Despite the validity of this parallel, as far as it goes, it will not be enough, not nearly enough. Mr Howard has a huge majority to crack. The most he can hope for is to make the Tories respectable once again as a political force. By the time of the next election, he will be 64 - middle-aged by the standards of the past, positively ancient by those of today, which have seen Mr Tony Blair exclude perfectly decent politicians from his government on the sole ground, as far as one can see, that they are on the wrong side of 60. Accordingly, at some time during the third Blair administration, Mr Howard will hand over the Conservative Party to someone we have not thought of at the moment and take a well-earned peerage.

This prognosis is, as I say, that of the most skilled and most sensible political physicians. But it is not necessarily right on that account. In 1945-50, C R Attlee lost 78 seats; in 1959-64, Harold Macmillan and Alec Douglas-Home lost 61; in 1966-70, Harold Wilson lost 76. In 1992-97, the pattern changed: John Major lost 171, and ended up with 165 members, one fewer than the present total.

Mr Major's government did many foolish and a few wicked things, such as privatising the railways. It was no more corrupt than the present administration. Inasmuch as there is any justice in politics, it did not "deserve" the fate visited upon it by the electorate in May 1997. But you cannot argue with the ballot box. With the electoral system, you can. On this occasion, however, the Liberal Democrats went up from 20 to 46 seats, winning six more in 2001.

Whatever the polls say - though 38 per cent for Labour impresses some people more than it does me - my feeling is that the level of hostility towards the Government in the country is comparable to the hostility towards the Conservative government in the early 1990s. It takes a different form, however. While Mr Major was regarded as weak, indecisive, ineffectual, Mr Blair is seen more as untrustworthy, with a ready and not usually convincing answer for everything. True, the Conservatives had Norman Lamont as their Chancellor, whereas Labour has Gordon Brown. But Lord Lamont was succeeded by Mr Kenneth Clarke, whose regime was a model of its kind, as these things go. Much good did that do his party at the election!

Mr Brown may not be so lucky as Mr Clarke. The row about whether he should or should not be on the Labour National Executive Committee for the pre-election period is peripheral. Most people do not know what the National Executive Committee is; or, if they do, they see no reason why its composition should be any concern of theirs. What was interesting was that he chose to take to the airwaves to give his side of the dispute, appearing throughout to be in the highest good humour. The old, pre-paternal Brown would not have done that. He would have scowled into his computer screen instead and taken his revenge on Mr Blair in some other way. Indeed, Mr Brown seems - for perfectly understandable reasons - to be turning fatherhood into a full-time occupation.

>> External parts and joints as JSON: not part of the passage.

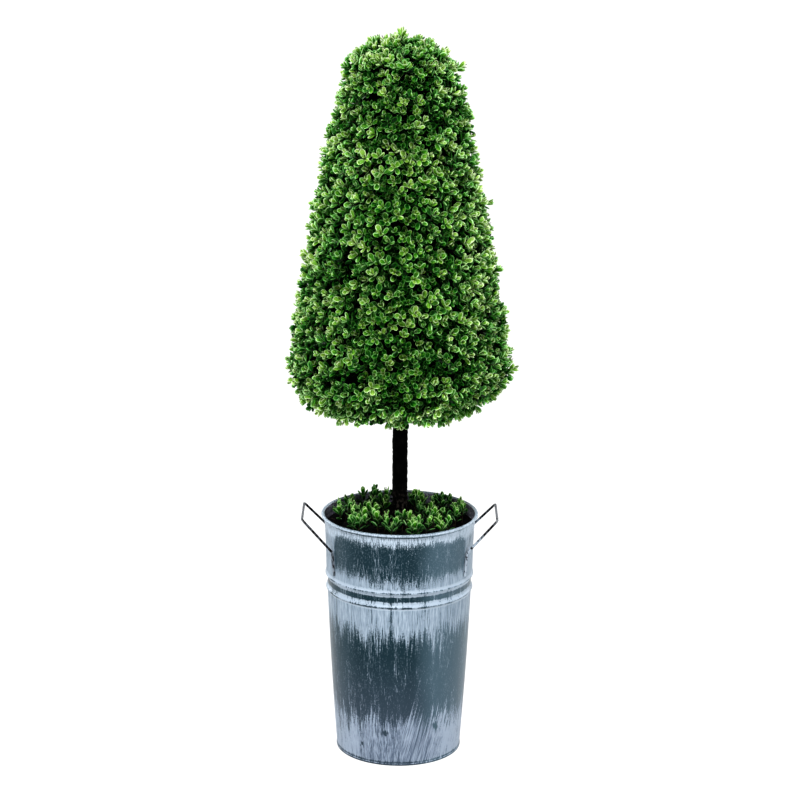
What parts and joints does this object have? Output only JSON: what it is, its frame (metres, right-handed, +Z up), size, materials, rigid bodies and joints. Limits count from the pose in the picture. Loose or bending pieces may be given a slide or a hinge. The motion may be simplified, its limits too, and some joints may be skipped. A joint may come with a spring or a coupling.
{
  "type": "artificial boxwood cone topiary",
  "caption": "Artificial boxwood clipped to a rounded cone on a straight dark pole, standing in a tapered, whitewashed metal bucket with wire handles and leafy sprigs round its foot.",
  "frame": {"origin": "middle of the bucket's underside, on the surface it stands on", "axes": "+Z up along the pole; the two wire handles point along +X and -X; -Y is the front"},
  "size_m": [0.3431, 0.3448, 1.124],
  "materials": {
    "washed_metal": "dark slate paint brushed over with vertical strokes of white, satin, worn",
    "handle_wire": "drawn steel wire, greyed, satin",
    "filling": "rough near-black potting grit over a cast weight",
    "dark_bark": "near-black pole with a coarse bark-like covering",
    "boxwood_leaf": "soft satin leaves from dark to yellow green"
  },
  "bodies": {
    "root": {"bucket_wall": "washed_metal", "bucket_base": "washed_metal", "handle_left": "handle_wire", "handle_right": "handle_wire", "filling": "filling", "ground_sprig_01": "boxwood_leaf", "ground_sprig_02": "boxwood_leaf", "ground_sprig_03": "boxwood_leaf", "ground_sprig_04": "boxwood_leaf", "ground_sprig_05": "boxwood_leaf", "ground_sprig_06": "boxwood_leaf", "ground_sprig_07": "boxwood_leaf", "ground_sprig_08": "boxwood_leaf", "ground_sprig_09": "boxwood_leaf", "ground_sprig_10": "boxwood_leaf", "ground_sprig_11": "boxwood_leaf", "ground_sprig_12": "boxwood_leaf", "ground_sprig_13": "boxwood_leaf", "ground_sprig_14": "boxwood_leaf", "ground_sprig_15": "boxwood_leaf", "ground_sprig_16": "boxwood_leaf", "ground_sprig_17": "boxwood_leaf", "ground_sprig_18": "boxwood_leaf", "ground_sprig_19": "boxwood_leaf", "ground_sprig_20": "boxwood_leaf", "ground_sprig_21": "boxwood_leaf", "ground_sprig_22": "boxwood_leaf", "ground_sprig_23": "boxwood_leaf", "ground_sprig_24": "boxwood_leaf", "trunk_pole": "dark_bark", "crown_foliage": "boxwood_leaf"}
  },
  "joints": []
}
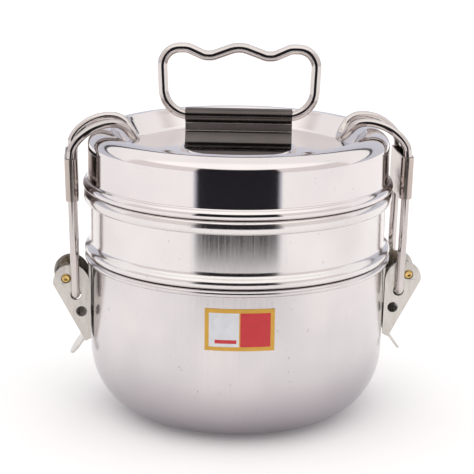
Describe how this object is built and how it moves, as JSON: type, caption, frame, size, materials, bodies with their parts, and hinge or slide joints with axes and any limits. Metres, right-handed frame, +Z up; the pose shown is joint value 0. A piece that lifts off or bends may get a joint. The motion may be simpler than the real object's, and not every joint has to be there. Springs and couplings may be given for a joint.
{
  "type": "tiffin carrier",
  "caption": "Steel tiffin carrier: round-bottomed pot, nested upper container and lid with swinging wire handle, held by toggle levers and wire bails on both sides.",
  "frame": {"origin": "on the table under the centre of the pot's base", "axes": "+Z up, the two clips on +X and -X, the label towards -Y"},
  "size_m": [0.1858, 0.1554, 0.1857],
  "materials": {
    "pot_steel": "satin",
    "tier_steel": "vertically brushed",
    "lid_steel": "polished",
    "bracket_steel": "satin",
    "bright_wire": "bright",
    "clip_steel": "satin",
    "sleeve_steel": "satin",
    "brass": "satin",
    "label": "printed foil"
  },
  "bodies": {
    "pot": {"bottom_pot": "pot_steel", "front_label": "label", "right_hinge_base": "clip_steel", "right_pivot_pin": "brass", "left_hinge_base": "clip_steel", "left_pivot_pin": "brass"},
    "upper": {"upper_container": "tier_steel"},
    "lid_body": {"lid": "lid_steel", "handle_bracket": "bracket_steel"},
    "handle": {"handle_wire": "bright_wire"},
    "right_lever_body": {"right_lever": "clip_steel"},
    "right_bail": {"right_bail_wire": "bright_wire", "right_bail_sleeve": "sleeve_steel"},
    "left_lever_body": {"left_lever": "clip_steel"},
    "left_bail": {"left_bail_wire": "bright_wire", "left_bail_sleeve": "sleeve_steel"}
  },
  "joints": [
    {"name": "upper_container_turn", "type": "hinge", "parent": "pot", "child": "upper", "pos_m": [0, 0, 0.081], "axis": [0, 0, 1], "continuous": true},
    {"name": "lid_turn", "type": "hinge", "parent": "upper", "child": "lid_body", "pos_m": [0, 0, 0.114], "axis": [0, 0, 1], "continuous": true},
    {"name": "handle_swing", "type": "hinge", "parent": "lid_body", "child": "handle", "pos_m": [0, 0, 0.1495], "axis": [0.9925, -0.1219, 0], "range_deg": [-105, 105]},
    {"name": "right_lever_open", "type": "hinge", "parent": "pot", "child": "right_lever_body", "pos_m": [0.0864, 0, 0.0695], "axis": [0, -1, 0], "range_deg": [0, 105]},
    {"name": "right_bail_pivot", "type": "hinge", "parent": "right_lever_body", "child": "right_bail", "pos_m": [0.0816, 0, 0.0614], "axis": [0, 1, 0], "range_deg": [0, 100]},
    {"name": "left_lever_open", "type": "hinge", "parent": "pot", "child": "left_lever_body", "pos_m": [-0.0864, 0, 0.0695], "axis": [0, 1, 0], "range_deg": [0, 105]},
    {"name": "left_bail_pivot", "type": "hinge", "parent": "left_lever_body", "child": "left_bail", "pos_m": [-0.0816, 0, 0.0614], "axis": [0, -1, 0], "range_deg": [0, 100]}
  ],
  "couplings": [
    {"joint": "right_bail_pivot", "follows": "right_lever_open", "ratio": 0.935},
    {"joint": "left_bail_pivot", "follows": "left_lever_open", "ratio": 0.935}
  ]
}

What is not peripheral is whether Mr Brown has to raise direct taxes before the election. All the signs are that he will have to. Nor is the rise in mortgage rates at all helpful to the Government. No use claiming that this has been brought about by a committee of workers, peasants and intellectuals in the darkest recesses of the Bank of England. Most people know as little of the Monetary Policy Committee as they do of the National Executive Committee. Mr Brown and Mr Blair will get all the blame.

To be deprived of its absolute majority, Labour has to lose 82 seats. This is slightly more than the average loss after a previous landslide in the 1945-70 period, but many fewer than the Conservative loss in 1997. I write of Labour losses rather than of Conservative gains. For it is unlikely that they will all be made by the Conservatives. Admittedly, about three-quarters of the seats - including Mr Howard's at Folkestone - on which the Liberal Democrats have aligned their telescopes are held by the Tories. But this should not blind us to the broad change that has been happening for the last decade or so.

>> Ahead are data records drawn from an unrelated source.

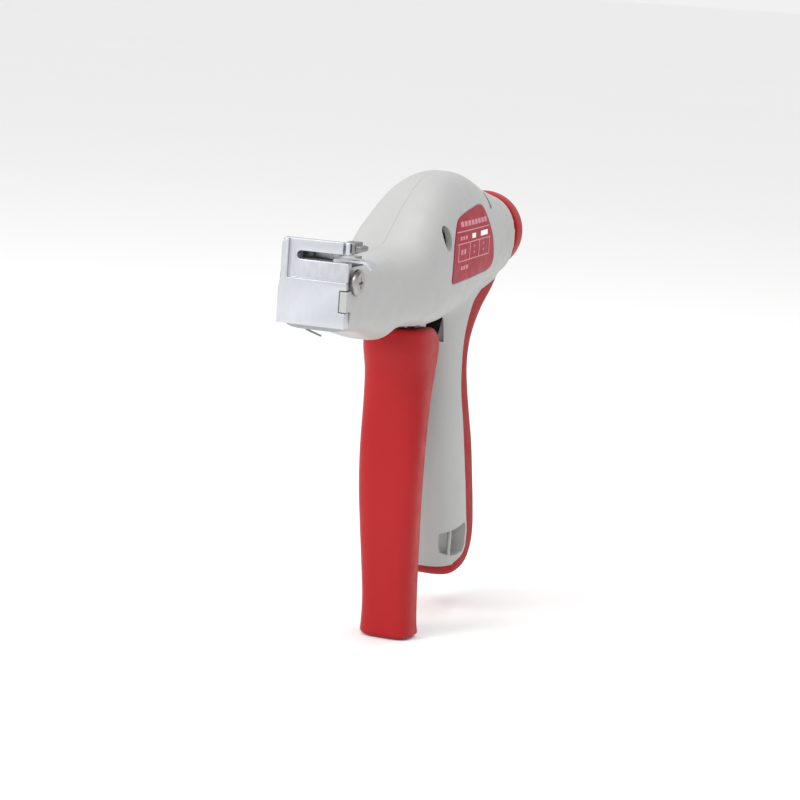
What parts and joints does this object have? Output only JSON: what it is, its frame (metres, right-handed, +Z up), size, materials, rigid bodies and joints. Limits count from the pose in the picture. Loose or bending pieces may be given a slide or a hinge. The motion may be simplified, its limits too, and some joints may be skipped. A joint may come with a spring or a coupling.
{
  "type": "cable tie tension and cut-off gun",
  "caption": "Pistol-grip hand tool that pulls a cable tie tight and cuts off its tail, with a long trigger and a rear tension knob.",
  "frame": {"origin": "on the flat nose face that a tie's head rests on, in the tool's middle plane, 4 mm under the middle of the tie slot", "axes": "+Y from the nose to the rear knob, +X to the tool's left, +Z up, away from the handle"},
  "size_m": [0.0378, 0.1952, 0.1775],
  "materials": {
    "grey_plastic": "light warm-grey glass-filled nylon, fine satin moulded texture",
    "red_plastic": "red moulded nylon, low satin sheen",
    "red_rubber": "red overmoulded soft grip, matt",
    "label_red": null,
    "plated_steel": "bright satin nickel-plated steel",
    "steel": "plain steel",
    "screw_steel": "slightly warm satin steel",
    "dark_steel": "blackened steel",
    "spring_steel": "bright spring wire",
    "black_plastic": "black nylon",
    "brass": "bronze bush",
    "aluminium": "turned aluminium"
  },
  "bodies": {
    "housing": {"left_shell": "grey_plastic", "right_shell": "grey_plastic", "nose_plate": "plated_steel", "nose_frame": "steel", "upper_jaw": "dark_steel", "tie_guide": "plated_steel", "nose_screws": "screw_steel", "shell_screws": "dark_steel", "grip_pad": "red_rubber", "label_plate": "label_red", "trigger_pin": "steel", "lever_pin": "steel", "rod_bush": "black_plastic", "rear_bush": "brass", "wire_clip": "dark_steel", "return_spring": "spring_steel", "tension_spring": "spring_steel"},
    "trigger": {"trigger_grip": "red_plastic", "trigger_frame": "steel", "link_rear_pin": "steel"},
    "links": {"drive_links": "steel"},
    "carriage": {"gripper_carriage": "dark_steel", "link_front_pin": "steel", "pawl_pin": "steel", "pawl_spring": "spring_steel"},
    "pawl": {"grip_pawl": "steel"},
    "cutoff": {"cutoff_lever": "dark_steel"},
    "blade": {"cutter_blade": "plated_steel"},
    "rod": {"plunger": "steel"},
    "nut": {"tension_nut": "steel"},
    "knob": {"tension_screw": "steel", "knob_core": "aluminium", "knob_cap": "red_plastic", "knob_screw": "steel"}
  },
  "joints": [
    {"name": "trigger_squeeze", "type": "hinge", "parent": "housing", "child": "trigger", "pos_m": [0, 0.106, 0.008], "axis": [1, 0, 0], "range_deg": [0, 12], "stiffness_Nm_per_rad": 1.6, "springref_deg": -34.38},
    {"name": "carriage_pull", "type": "slide", "parent": "housing", "child": "carriage", "axis": [0, 1, 0], "range_m": [0, 0.0054], "deforming": ["return_spring"]},
    {"name": "link_swing", "type": "hinge", "parent": "trigger", "child": "links", "pos_m": [0, 0.1, -0.016], "axis": [1, 0, 0], "range_deg": [-13, 0]},
    {"name": "pawl_lift", "type": "hinge", "parent": "carriage", "child": "pawl", "pos_m": [0, 0.016, -0.0035], "axis": [1, 0, 0], "range_deg": [0, 10], "stiffness_Nm_per_rad": 0.01, "springref_deg": -11.46, "deforming": ["pawl_spring"]},
    {"name": "cutoff_swing", "type": "hinge", "parent": "housing", "child": "cutoff", "pos_m": [0, 0.04, -0.016], "axis": [1, 0, 0], "range_deg": [-4.8, 0]},
    {"name": "blade_slide", "type": "slide", "parent": "housing", "child": "blade", "axis": [0, 0, 1], "range_m": [0, 0.003]},
    {"name": "plunger_slide", "type": "slide", "parent": "housing", "child": "rod", "axis": [0, 1, 0], "range_m": [0, 0.0012], "stiffness_N_per_m": 2000, "springref_m": -0.001},
    {"name": "nut_travel", "type": "slide", "parent": "housing", "child": "nut", "axis": [0, 1, 0], "range_m": [-0.003, 0], "deforming": ["tension_spring"]},
    {"name": "knob_turn", "type": "hinge", "parent": "housing", "child": "knob", "pos_m": [0, 0.18, -0.001], "axis": [0, 1, 0], "range_deg": [-720, 0]}
  ],
  "couplings": [
    {"joint": "carriage_pull", "follows": "trigger_squeeze", "m_per_rad": 0.02512},
    {"joint": "link_swing", "follows": "trigger_squeeze", "ratio": -1.054},
    {"joint": "cutoff_swing", "follows": "plunger_slide", "rad_per_m": -68.97},
    {"joint": "blade_slide", "follows": "plunger_slide", "ratio": 2.414},
    {"joint": "nut_travel", "follows": "knob_turn", "m_per_rad": 0.0002387}
  ]
}
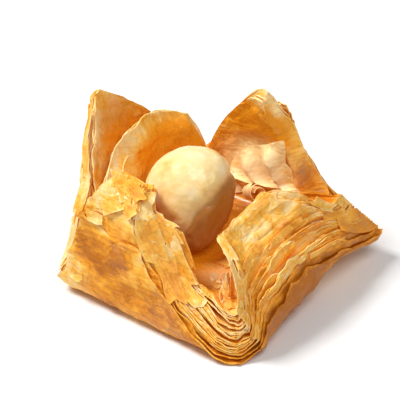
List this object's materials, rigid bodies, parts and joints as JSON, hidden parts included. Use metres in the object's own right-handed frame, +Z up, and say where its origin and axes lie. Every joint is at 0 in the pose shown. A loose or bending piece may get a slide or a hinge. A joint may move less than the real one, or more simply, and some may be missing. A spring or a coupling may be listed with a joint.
{
  "type": "baklava piece",
  "caption": "Small folded filo pastry: a square stack of thin crisp sheets with its corners turned up into a nest round one whole hazelnut.",
  "frame": {"origin": "middle of the flat underside, on the surface that the pastry stands on", "axes": "+Z up; +X and +Y square to two of the four fold lines; the flap that has spread open is at -X and the low, bent one at +X"},
  "size_m": [0.0407, 0.0351, 0.0264],
  "materials": {
    "filo": "baked golden, crisp, glazed with syrup",
    "nut": "peeled, lightly toasted, thinly glazed"
  },
  "bodies": {
    "root": {"filo_pastry": "filo", "hazelnut": "nut"}
  },
  "joints": []
}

The Conservatives who ran the party in the past are now turning to the Liberal Democrats. The war in Iraq provides a recent illustration of this phenomenon. I could never understand, by the way, why the lobby correspondents virtually unanimously described Mr Clarke's opposition to that war as a "blunder" - that was the approved word - for all the world as if he had stepped into a cowpat while he was looking up at the heavens. He clearly would not have adopted the position he did if he had not thought about it very carefully beforehand. The retired majors and their ladies tended to support Mr Clarke.

The official Conservative position, which, as far as I can see, Mr Howard has adopted, will make it very difficult for him to mount an effective attack on Mr Blair when Lord Hutton's report is published in January. This is some months later than the date originally promised. Some of us are used to producing commissioned work on time. No matter. Whatever Mr Howard's forensic skills may be - a word which I suggest should now be given a long rest, at any rate in relation to the leader of the Conservative party - he will find it hard to assault Mr Blair when he approved the enterprise on which Mr Blair was engaged.

Not so Mr Kennedy, though his party adopted the curious position that a wrong action was no longer wrong - at least, not to be denounced - once it had been embarked on. The pattern of politics is changing: so that with the election, we may have Mr Blair without his majority, and the Conservatives and the Liberal Democrats contending for the position of second party, which would not be such good news for Mr Howard.